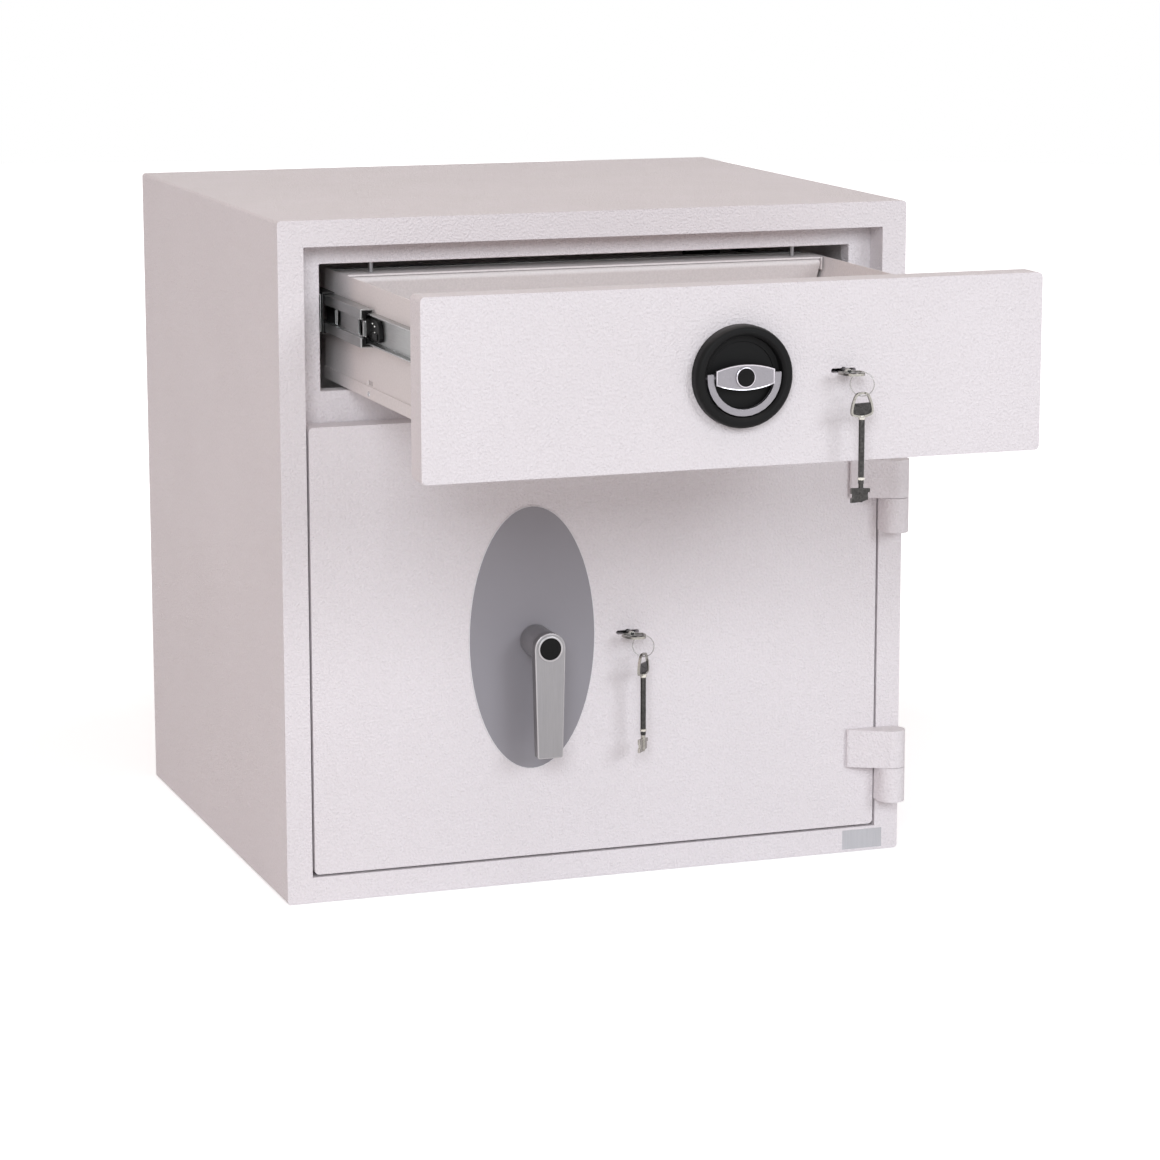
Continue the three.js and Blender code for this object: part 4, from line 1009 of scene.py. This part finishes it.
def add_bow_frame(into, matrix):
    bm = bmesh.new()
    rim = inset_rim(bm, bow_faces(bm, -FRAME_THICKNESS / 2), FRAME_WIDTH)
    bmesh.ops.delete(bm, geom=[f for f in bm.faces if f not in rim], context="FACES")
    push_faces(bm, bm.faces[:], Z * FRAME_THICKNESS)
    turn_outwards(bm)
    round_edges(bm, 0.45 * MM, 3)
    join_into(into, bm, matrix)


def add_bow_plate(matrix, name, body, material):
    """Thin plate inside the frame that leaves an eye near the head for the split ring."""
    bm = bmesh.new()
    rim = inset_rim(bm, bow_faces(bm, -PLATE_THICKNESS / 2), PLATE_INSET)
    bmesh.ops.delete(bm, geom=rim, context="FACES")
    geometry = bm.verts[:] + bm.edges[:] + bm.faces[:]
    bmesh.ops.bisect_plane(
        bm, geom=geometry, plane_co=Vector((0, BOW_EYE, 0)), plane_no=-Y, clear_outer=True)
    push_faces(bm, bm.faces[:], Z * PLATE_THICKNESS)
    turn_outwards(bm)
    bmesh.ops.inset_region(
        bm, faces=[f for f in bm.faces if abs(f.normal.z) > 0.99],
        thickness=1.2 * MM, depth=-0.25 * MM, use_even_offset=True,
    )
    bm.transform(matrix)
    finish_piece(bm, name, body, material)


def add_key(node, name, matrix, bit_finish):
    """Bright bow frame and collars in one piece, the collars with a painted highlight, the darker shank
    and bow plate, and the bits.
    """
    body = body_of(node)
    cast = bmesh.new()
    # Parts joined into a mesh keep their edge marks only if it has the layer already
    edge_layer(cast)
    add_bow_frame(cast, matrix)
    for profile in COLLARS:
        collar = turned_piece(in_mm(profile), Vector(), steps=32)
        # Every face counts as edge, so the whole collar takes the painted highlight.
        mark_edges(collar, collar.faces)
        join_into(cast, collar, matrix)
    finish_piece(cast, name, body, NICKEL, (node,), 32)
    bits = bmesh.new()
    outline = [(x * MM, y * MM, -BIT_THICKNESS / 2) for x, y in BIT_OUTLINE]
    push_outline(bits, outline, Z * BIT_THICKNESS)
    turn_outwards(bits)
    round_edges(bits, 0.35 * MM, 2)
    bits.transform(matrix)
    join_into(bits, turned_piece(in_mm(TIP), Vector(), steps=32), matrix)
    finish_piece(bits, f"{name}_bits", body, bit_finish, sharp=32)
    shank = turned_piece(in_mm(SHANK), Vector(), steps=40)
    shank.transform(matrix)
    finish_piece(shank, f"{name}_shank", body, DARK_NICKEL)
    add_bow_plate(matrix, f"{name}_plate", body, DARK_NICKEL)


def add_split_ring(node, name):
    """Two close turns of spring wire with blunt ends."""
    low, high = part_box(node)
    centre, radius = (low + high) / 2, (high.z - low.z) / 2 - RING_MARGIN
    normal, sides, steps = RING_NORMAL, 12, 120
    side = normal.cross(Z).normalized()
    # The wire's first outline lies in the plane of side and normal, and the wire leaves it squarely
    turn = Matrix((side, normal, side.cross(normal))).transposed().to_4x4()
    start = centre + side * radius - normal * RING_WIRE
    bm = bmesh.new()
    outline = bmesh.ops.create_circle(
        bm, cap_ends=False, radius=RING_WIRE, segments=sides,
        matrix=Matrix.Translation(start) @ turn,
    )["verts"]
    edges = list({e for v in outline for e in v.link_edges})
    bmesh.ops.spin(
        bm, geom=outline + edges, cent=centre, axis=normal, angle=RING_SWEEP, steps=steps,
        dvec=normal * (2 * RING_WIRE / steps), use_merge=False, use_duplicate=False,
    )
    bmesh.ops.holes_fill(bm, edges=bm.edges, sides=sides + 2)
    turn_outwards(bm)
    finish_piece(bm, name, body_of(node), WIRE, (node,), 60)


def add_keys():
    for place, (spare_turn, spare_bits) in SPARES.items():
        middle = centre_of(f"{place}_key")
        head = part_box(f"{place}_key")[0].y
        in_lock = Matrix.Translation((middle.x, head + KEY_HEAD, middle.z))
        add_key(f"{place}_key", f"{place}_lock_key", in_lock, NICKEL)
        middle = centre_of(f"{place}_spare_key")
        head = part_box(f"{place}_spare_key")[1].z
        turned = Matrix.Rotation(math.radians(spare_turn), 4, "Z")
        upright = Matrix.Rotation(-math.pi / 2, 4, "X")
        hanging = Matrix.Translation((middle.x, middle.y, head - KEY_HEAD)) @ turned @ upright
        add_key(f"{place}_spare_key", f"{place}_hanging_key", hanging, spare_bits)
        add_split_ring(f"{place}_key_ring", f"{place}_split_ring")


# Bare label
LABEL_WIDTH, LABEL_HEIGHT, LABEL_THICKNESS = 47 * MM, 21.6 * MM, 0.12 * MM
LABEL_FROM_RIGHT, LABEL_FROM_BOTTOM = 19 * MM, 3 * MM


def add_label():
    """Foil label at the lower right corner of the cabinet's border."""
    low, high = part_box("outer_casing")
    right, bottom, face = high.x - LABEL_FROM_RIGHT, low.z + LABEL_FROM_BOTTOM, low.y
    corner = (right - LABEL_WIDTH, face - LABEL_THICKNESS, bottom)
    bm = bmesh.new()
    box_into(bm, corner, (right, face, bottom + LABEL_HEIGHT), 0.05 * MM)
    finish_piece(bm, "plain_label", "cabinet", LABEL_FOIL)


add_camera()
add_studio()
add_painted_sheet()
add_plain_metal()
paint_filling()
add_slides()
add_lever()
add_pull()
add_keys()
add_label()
━━━━━━━━━━━━━━━━━━━━
Directions
Choose all lines containing the string "head" and copy them out.

Reply
    """Thin plate inside the frame that leaves an eye near the head for the split ring."""
        head = part_box(f"{place}_key")[0].y
        in_lock = Matrix.Translation((middle.x, head + KEY_HEAD, middle.z))
        head = part_box(f"{place}_spare_key")[1].z
        hanging = Matrix.Translation((middle.x, middle.y, head - KEY_HEAD)) @ turned @ upright